To say that Rich Rodriguez has had a bumpy two-year start to his tenure as the football coach at the University of Michigan would put you in the Hall of Fame of Understatements.
Rodriguez has done nothing but lose football games on the gridiron, and now he’s losing traction as an upstanding coach.
The NCAA has spoken after a five-month investigation into U-M’s football program, and the results aren’t pretty.
Here it is, in a nutshell.
The NCAA alleges that Rodriguez “failed to promote an atmosphere of compliance within the football program,” and that the athletic department “failed to adequately monitor” the team.
Note the use of the word “failed” twice; that’s become the new “F” word in Ann Arbor when it comes to football.
The school that couldn’t even beat Toledo at home, the one that’s gone 8-16 the past two seasons, the one that sloppily handled its coaching search following the announced retirement of Lloyd Carr, that school is now on the hook for some NCAA violations that it will need to address this spring and summer.
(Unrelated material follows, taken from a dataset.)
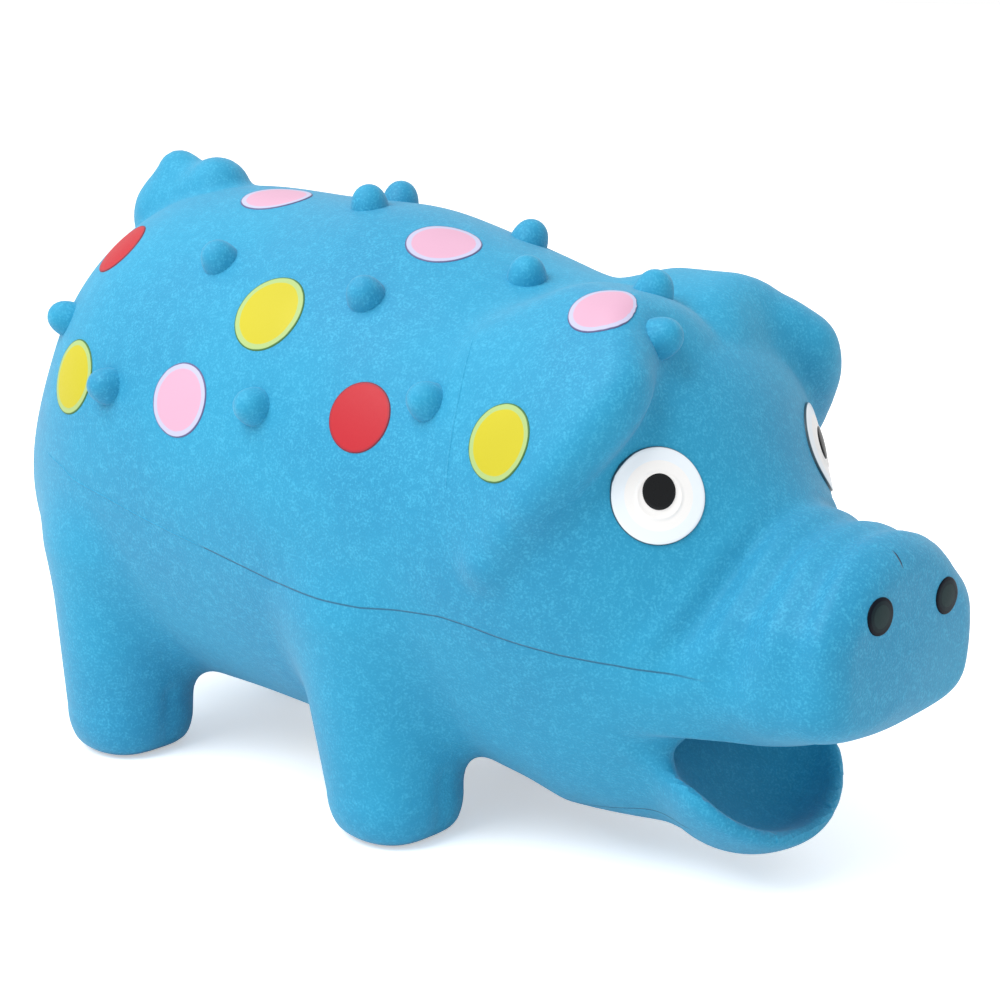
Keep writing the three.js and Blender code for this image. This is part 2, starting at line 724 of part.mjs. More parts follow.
function filmOn(place, radius, under, over) {
  const middle = seat(pig, place);
  const outward = new THREE.Vector3(...slope(pig, middle)).normalize();
  const across = new THREE.Vector3(1, 0, 0).projectOnPlane(outward).normalize();
  const along = new THREE.Vector3().crossVectors(outward, across);
  const vertices = [];
  for (const level of [under, over]) {
    vertices.push(seat(pig, middle, level));
    for (const ring of [radius / 2, radius]) {
      for (let side = 0; side < FILM_SIDES; side += 1) {
        const angle = (side * 2 * Math.PI) / FILM_SIDES;
        const point = new THREE.Vector3(...middle)
          .addScaledVector(across, ring * Math.cos(angle))
          .addScaledVector(along, ring * Math.sin(angle));
        vertices.push(seat(pig, point.toArray(), level));
      }
    }
  }
  const layer = 1 + 2 * FILM_SIDES;
  const triangles = [];
  for (let side = 0; side < FILM_SIDES; side += 1) {
    const next = (side + 1) % FILM_SIDES;
    const [inner, innerNext] = [1 + side, 1 + next];
    const [outer, outerNext] = [inner + FILM_SIDES, innerNext + FILM_SIDES];
    const top = [[0, inner, innerNext], [inner, outer, outerNext], [inner, outerNext, innerNext]];
    triangles.push(...top.map((corners) => corners.map((corner) => corner + layer)));
    triangles.push(...top.map(([a, b, c]) => [a, c, b]));
    triangles.push([outer, outerNext, outerNext + layer], [outer, outerNext + layer, outer + layer]);
  }
  const lifted = skin.translate(outward.multiplyScalar(PAINT_CLEARANCE).toArray());
  return solidFromTriangles(vertices, triangles).subtract(lifted);
}

const coat = PAINT_GAP + PAINT_THICKNESS;
const paintOn = (place, radius) => filmOn(place, radius, PAINT_GAP, coat);
const paintOver = (place, radius) => filmOn(place, radius, coat + PAINT_GAP, 2 * coat);

// Assembly

const assembly = new THREE.Group();

function addPiece(name, solid, finish) {
  const mesh = new THREE.Mesh(geometryFromSolid(solid), new THREE.MeshStandardMaterial(finish));
  mesh.name = name;
  assembly.add(mesh);
}

addPiece('latex_skin', skin, FINISHES.latex);
addPiece('fibre_filling', makeFilling(), FINISHES.fibre);
addPiece('grunter_case', makeCase(), FINISHES.caseShell);
addPiece('grunter_cap', makeCap(), FINISHES.caseShell);
addPiece('reed_tube', makeReedTube(), FINISHES.reedPlastic);
addPiece('reed_wedge', makeWedge(), FINISHES.reedPlastic);
addPiece('reed_tongue', makeTongue(), FINISHES.reedFilm);

const SIDES = [['right', -1], ['left', 1]];

for (const [name, side] of SIDES) {
  const onSide = ([x, y, z]) => [x, side * y, z];
  addPiece(`eye_white_${name}`, paintOn(onSide(EYE_AT), EYE_RADIUS), FINISHES.white);
  const pupilAt = onSide([EYE_AT[0], EYE_AT[1], EYE_AT[2] + PUPIL_RISE]);
  addPiece(`pupil_${name}`, paintOver(pupilAt, PUPIL_RADIUS), FINISHES.black);
  addPiece(`nostril_${name}`, paintOn(onSide(NOSTRIL_AT), NOSTRIL_RADIUS), FINISHES.black);
}

const spots = SPINE_SPOTS.concat(
  ...FLANK_SPOTS.map(({ near, far, at: [x, y, z] }) => [
    { colour: near, at: [x, -y, z] },
    { colour: far, at: [x, y, z] },
  ]),
);

const spotCounts = { pink: 0, yellow: 0, red: 0 };
for (const { colour, at } of spots) {
  spotCounts[colour] += 1;
  addPiece(`spot_${colour}_${spotCounts[colour]}`, paintOn(at, SPOT_RADII[colour]), FINISHES[colour]);
}

// The origin is under the middle of the pig's length
const part = new THREE.Group();
const length = new THREE.Box3().setFromObject(assembly);
assembly.position.x = -length.getCenter(new THREE.Vector3()).x;
part.add(assembly);

export default part;
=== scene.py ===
"""Latex pig dog toy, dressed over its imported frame.

The skin is one moulded piece of latex. Its shape is a field of signed distances, worked out in millimetres in
the pig's own frame (nose along +X, left side along +Y, soles at z = 0), and turned into meshes in metres in the
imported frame. Bumps, paint films and seams are laid on that skin by node trees.
"""

import logging
import math
from collections.abc import Callable, Iterable, Sequence
from dataclasses import dataclass, field
from enum import Enum
from typing import ClassVar

import bmesh
import bpy
import numpy as np
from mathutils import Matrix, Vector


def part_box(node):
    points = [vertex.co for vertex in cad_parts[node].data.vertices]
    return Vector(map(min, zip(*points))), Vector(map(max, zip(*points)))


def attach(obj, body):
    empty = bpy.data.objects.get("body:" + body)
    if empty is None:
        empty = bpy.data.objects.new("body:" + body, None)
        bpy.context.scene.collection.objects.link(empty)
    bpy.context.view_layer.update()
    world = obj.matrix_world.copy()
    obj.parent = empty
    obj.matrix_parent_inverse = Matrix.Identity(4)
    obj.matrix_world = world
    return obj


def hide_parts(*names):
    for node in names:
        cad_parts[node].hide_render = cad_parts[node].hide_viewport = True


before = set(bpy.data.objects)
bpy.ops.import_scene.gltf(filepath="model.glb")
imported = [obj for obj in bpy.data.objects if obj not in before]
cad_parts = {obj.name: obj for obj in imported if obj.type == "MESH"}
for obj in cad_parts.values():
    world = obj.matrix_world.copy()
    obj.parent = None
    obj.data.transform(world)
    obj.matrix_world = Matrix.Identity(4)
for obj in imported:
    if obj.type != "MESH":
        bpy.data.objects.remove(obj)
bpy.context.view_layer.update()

log = logging.getLogger("pig")

MM = 0.001
Triple = tuple[float, float, float]
Field = Callable[[np.ndarray], np.ndarray]


class Side(Enum):
    """The two sides of the pig, by the sign of y."""

    RIGHT = -1
    LEFT = 1


class Cut(Enum):
    """How another closed mesh meets a body."""

    ADD = "UNION"
    TAKE = "DIFFERENCE"


# Signed distances


def offset_from(points: np.ndarray, centre: Sequence[float]) -> np.ndarray:
    """Points as seen from a centre."""
    return points - np.asarray(centre, dtype=points.dtype)


def length_of(vectors: np.ndarray) -> np.ndarray:
    """Length of each row."""
    return np.sqrt(np.einsum("ij,ij->i", vectors, vectors))


def joined(a: np.ndarray, b: np.ndarray, blend: float | np.ndarray) -> np.ndarray:
    """Union of two fields.

    Args:
        a: Distances to the first shape.
        b: Distances to the second shape.
        blend: Width over which they run into each other.

    Returns:
        Distances to both together.
    """
    overlap = np.maximum(blend - np.abs(a - b), 0.0) / blend
    return np.minimum(a, b) - overlap * overlap * (blend / 4)


def met(a: np.ndarray, b: np.ndarray, blend: float) -> np.ndarray:
    """What two fields share, with a rounded edge."""
    return -joined(-a, -b, blend)


def carved(a: np.ndarray, b: np.ndarray, blend: float) -> np.ndarray:
    """The first field without the second, with a rounded edge."""
    return met(a, -b, blend)


def folded(points: np.ndarray) -> np.ndarray:
    """Points of both sides, all laid on the left one."""
    return np.column_stack([points[:, 0], np.abs(points[:, 1]), points[:, 2]])


def by_height(points: np.ndarray, stops: Sequence[tuple[float, float]]) -> np.ndarray:
    """A value for each point that follows its height, from pairs of height and value."""
    heights, values = zip(*stops)
    return np.interp(points[:, 2], heights, values)


@dataclass(frozen=True)
class Swelling:
    """An ellipsoid that runs into the shapes before it."""

    centre: Triple
    half: Triple
    blend: float = 0.0

    def distance(self, points: np.ndarray) -> np.ndarray:
        """Distance from each point to the swelling.

        Args:
            points: Points in millimetres.

        Returns:
            A distance for each, below zero inside.
        """
        offset = offset_from(points, self.centre)
        half = np.asarray(self.half, dtype=points.dtype)
        scaled = length_of(offset / half)
        slope = np.maximum(length_of(offset / half**2), 1e-6)
        return scaled * (scaled - 1) / slope


@dataclass(frozen=True)
class Limb:
    """A straight limb with round ends and a radius that changes along it."""

    start: Triple
    end: Triple
    start_radius: float
    end_radius: float
    blend: float = 0.0

    def distance(self, points: np.ndarray) -> np.ndarray:
        """Distance from each point to the limb.

        Args:
            points: Points in millimetres.

        Returns:
            A distance for each, below zero inside.
        """
        axis = np.subtract(self.end, self.start).astype(points.dtype)
        offset = offset_from(points, self.start)
        along = np.clip(offset @ axis / (axis @ axis), 0, 1)
        nearest = along[:, None] * axis
        radius = self.start_radius + (self.end_radius - self.start_radius) * along
        return length_of(offset - nearest) - radius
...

Hail to the Victims Valiant.
Rodriguez, heading into his third year as coach, still has stench on him. There’s a lot of sheister about him. Remember his clumsy parting from West Virginia? Remember the allegations of document shredding at WVU before the school could get its mitts on pertinent papers?
Remember the scuttlebutt over the amount and lengths of practices last summer? Remember the defection of players who were disgusted by the Rodriguez Doctrine?
Then there are the losses. Oh, those losses. The Big House is now the Fun House for opposing teams. Schools who could only win in Ann Arbor in their wildest dreams have been doing it for real for two years now. In the past, if Toledo had come knocking, you’d have directed them to Pioneer High School across the street.
“I believe you’re at the wrong field,” you’d say to the Rockets.
Granted, the violations that the NCAA alleges, the list of which you can read here, aren’t necessarily in the major category of transgressions. But they’re not of the parking ticket variety, either.
Perhaps most troubling is the one citing a graduate assistant who allegedly provided willfully false information to the NCAA.
Rodriguez said Tuesday that his football program misinterpreted rules and made mistakes.
Welcome to Michigan, new Athletic Director David Brandon!
“This is a tough day for Michigan,” the new AD said in the wake of the news, which was announced Tuesday. And he doesn’t mean the state; I know some folks in East Lansing who probably can’t wipe the grins off their faces today.
“It’s on me,” Rodriguez said.
It’s all on RichRod now—the losing, the investigations, the allegations, the incredibly shrinking violet that once was U-M football.
They used to play football at Michigan, win a lot, and do it cleanly. Now they lose, and do it with odors.
This isn’t your father’s Michigan football program. It’s the Godfather’s, now.